Le développement des journées de travail en douze heures est-il légal ? Pas si sûr, comme vient de le rappeler le tribunal administratif de Paris. Suite à une requête de la CGT de l’hôpital Tenon à Paris, il s’est prononcé le 9 décembre dernier sur les nouveaux horaires de travail, en journées de douze heures, du service de réanimation chirurgicale. Il les a jugés illégaux, en particulier en raison de la justification avancée par le directeur de l’établissement : « L’ensemble des personnels concernés a vivement souhaité ce passage aux douze heures. »

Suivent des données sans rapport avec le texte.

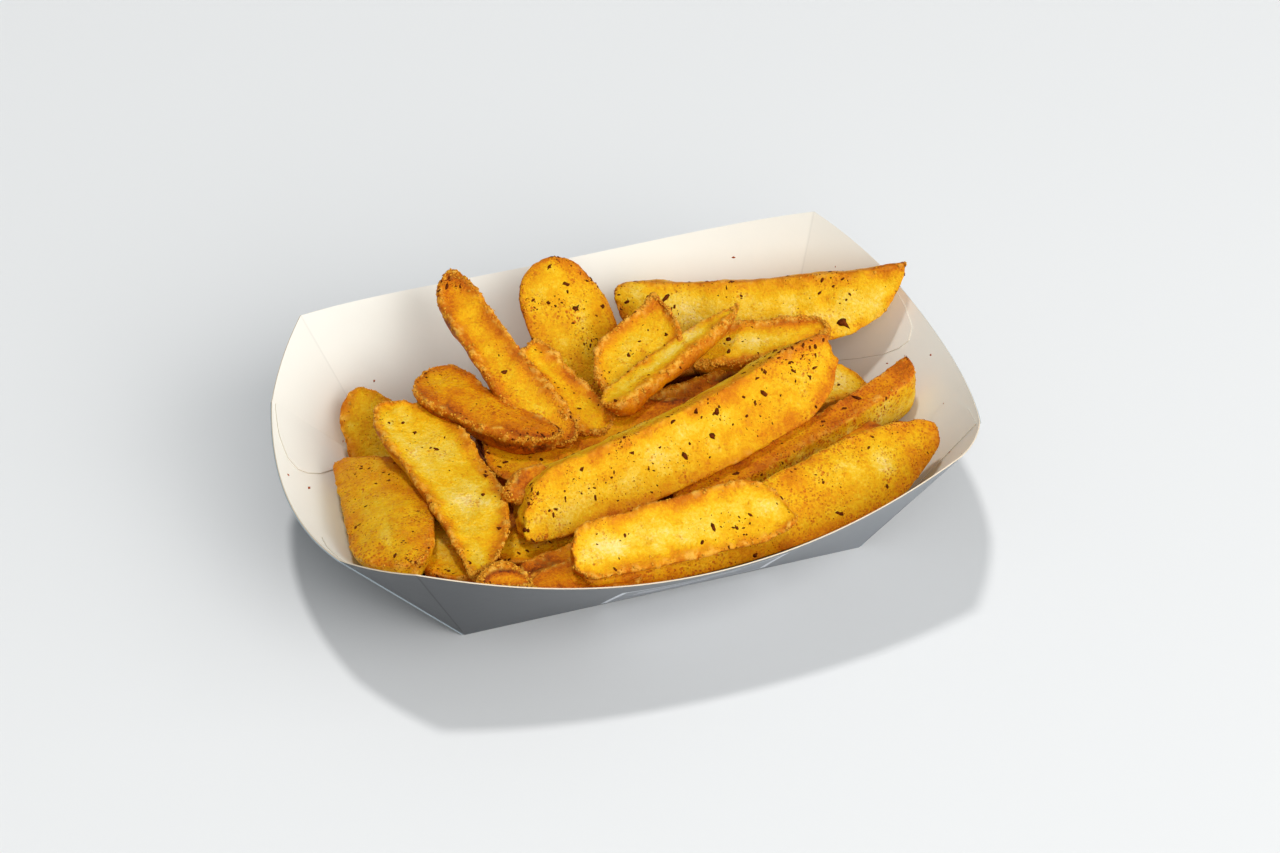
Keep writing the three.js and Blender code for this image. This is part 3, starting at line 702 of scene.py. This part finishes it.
def room_tree():
    """The tray's inside as a surface that goes on above the rim."""
    gaps = np.linalg.norm(SPOKES[:, 1] - np.roll(SPOKES[:, 1], 1, axis=0), axis=1)
    spaced = SPOKES[gaps > 2 * CREASE_HALF]
    walls = wall_rows(inset_spokes(spaced, ROOM_INSET, ROOM_FLOOR, ROOM_HEIGHT), ROOM_STEPS)
    count = walls.shape[1]
    points = np.concatenate([walls.reshape(-1, 3), [[0, 0, ROOM_FLOOR]]])
    faces = grid_faces(len(walls), count, True)
    faces += [((i + 1) % count, i, len(points) - 1) for i in range(count)]
    return BVHTree.FromPolygons([Vector(p) for p in points], faces)


ROOM = room_tree()


def kept_inside(points):
    """The points, with those outside the room put back on its surface."""
    kept = points.copy()
    kept[:, 2] = np.maximum(kept[:, 2], ROOM_FLOOR)
    for i, point in enumerate(kept):
        nearest, normal, _, _ = ROOM.find_nearest(Vector(point))
        if (Vector(point) - nearest).dot(normal) > 0:
            kept[i] = nearest
    return kept


def rounded_end(along, reach):
    """The share of its section that a wedge keeps near an end."""
    into = np.clip(1 - along / reach, 0, 1)
    return np.maximum(TIP, np.sqrt(1 - into * into))


def axes_of(run, roll):
    """Unit vectors along a wedge's run, across its widest face and out of that face."""
    axis = unit(run)
    up = unit(np.array([0, 0, 1]) - axis * axis[2])
    side = np.cross(up, axis)
    turn = math.radians(roll)
    return (axis, side * math.cos(turn) + up * math.sin(turn),
            up * math.cos(turn) - side * math.sin(turn))


def wedge_sections(wedge):
    """The wedge's smooth skin as rows of rings, and what wedge_piece needs to know of it.

    For each point that is its distance from a corner, its face, where 0 is the widest, and its
    share of the way across that face, and for each ring its share of the way along the wedge.
    The last value is the wedge's axis."""
    run = np.array(wedge.end, dtype=float) - wedge.start
    axis, side, up = axes_of(run, wedge.roll)
    (reach_0, tip_0), (reach_1, tip_1) = wedge.ends
    even = np.linspace(0, 1, max(FEWEST_RINGS, round(np.linalg.norm(run) / wedge.grid)))
    along = lerp(even, (1 - np.cos(np.pi * even)) / 2, RING_EASE)
    kept_0, kept_1 = rounded_end(along, reach_0), rounded_end(1 - along, reach_1)
    kept = kept_0 * kept_1
    half = wedge.width / 2 * (1 + wedge.taper * (along - 0.5))
    low = -1 + (tip_0 + 1) * (1 - kept_0) + (tip_1 + 1) * (1 - kept_1)
    high = 1 - (1 - tip_0) * (1 - kept_0) - (1 - tip_1) * (1 - kept_1)
    corners = np.stack([
        np.stack([low * half, 0 * along], axis=1),
        np.stack([high * half, 0 * along], axis=1),
        np.stack([((low + high) / 2 + wedge.ridge * kept) * half, -wedge.depth * kept], axis=1),
    ], axis=1)

    middle = len(along) // 2
    lengths = np.linalg.norm(np.roll(corners[middle], -1, axis=0) - corners[middle], axis=1)
    counts = [max(FEWEST_COLUMNS, round(length / wedge.grid)) for length in lengths]
    edge = np.repeat([0, 1, 2], counts)
    share = np.concatenate([np.arange(count) / count for count in counts])
    starts = corners[:, edge]
    spans = corners[:, (edge + 1) % 3] - starts
    outwards = unit(np.stack([-spans[..., 1], spans[..., 0]], axis=-1))
    swell = np.array([wedge.crown, SKIN_SWELL, SKIN_SWELL])[edge] * arch(share)
    flat = starts + spans * share[:, None] + outwards * (swell * kept[:, None])[..., None]
    for _ in range(CORNER_SMOOTHING):
        flat = (np.roll(flat, 1, axis=1) + 2 * flat + np.roll(flat, -1, axis=1)) / 4

    spine = np.array(wedge.start) + np.outer(along, run) + np.outer(wedge.bow * arch(along), side)
    points = spine[:, None] + flat[..., :1] * side + flat[..., 1:] * up
    from_corner = np.minimum(share, 1 - share) * np.linalg.norm(spans, axis=-1)
    edge, share = (np.broadcast_to(values, from_corner.shape) for values in (edge, share))
    return points, from_corner, edge, share, along, axis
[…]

L’argument est insuffisant. Le décret n° 2002-9 du 4 janvier 2002, qui encadre la durée du temps de travail dans la fonction publique hospitalière, indique en effet que « la durée quotidienne du travail ne peut excéder neuf heures pour les équipes de jour, dix heures pour les équipes de nuit. Toutefois, lorsque les contraintes de continuité du service public l’exigent en permanence, le chef d’établissement peut, après avis du comité technique d’établissement, ou du comité technique, déroger » à cette durée, mais « sans que l’amplitude de la journée ne puisse dépasser douze heures ».
« Au départ, les journées de douze heures sont une mesure d’exception, explique Jean-René Ledoyen, responsable de la filière des directeurs de soins à l’EHESP. Longtemps, elles sont restées cantonnées aux services d’urgences ou de maternité, où les contraintes de continuité de service public sont fortes. Elles se développent aujourd’hui dans des services de médecine ou de chirurgie, ce qui pose un problème juridique. »
L’aménagement des temps de transmission pose également problème. L’organisation en journées de douze heures de travail ne ménage aucun temps d’échange entre les deux équipes. La plupart des établissements renvoient donc la transmission a un temps informel non rémunéré, ce qui porte la durée réelle du travail au-delà des douze heures. Enfin, l’aménagement des plannings s’avère complexe. Les équipes travaillent généralement selon le rythme suivant : trois jours de travail, deux jours de repos, deux jours de travail, trois jours de repas. Sur un cycle de six semaines, il y a une semaine de travail de cinq jours, soit soixante heures, au-delà là encore de la durée légale. Si les journées de douze heures continuent à se développer, la question de l’évolution de la réglementation se pose. Le groupe de travail installé par le ministère de la Santé au sein du Conseil supérieur de la fonction publique hospitalière doit se prononcer sur ce point.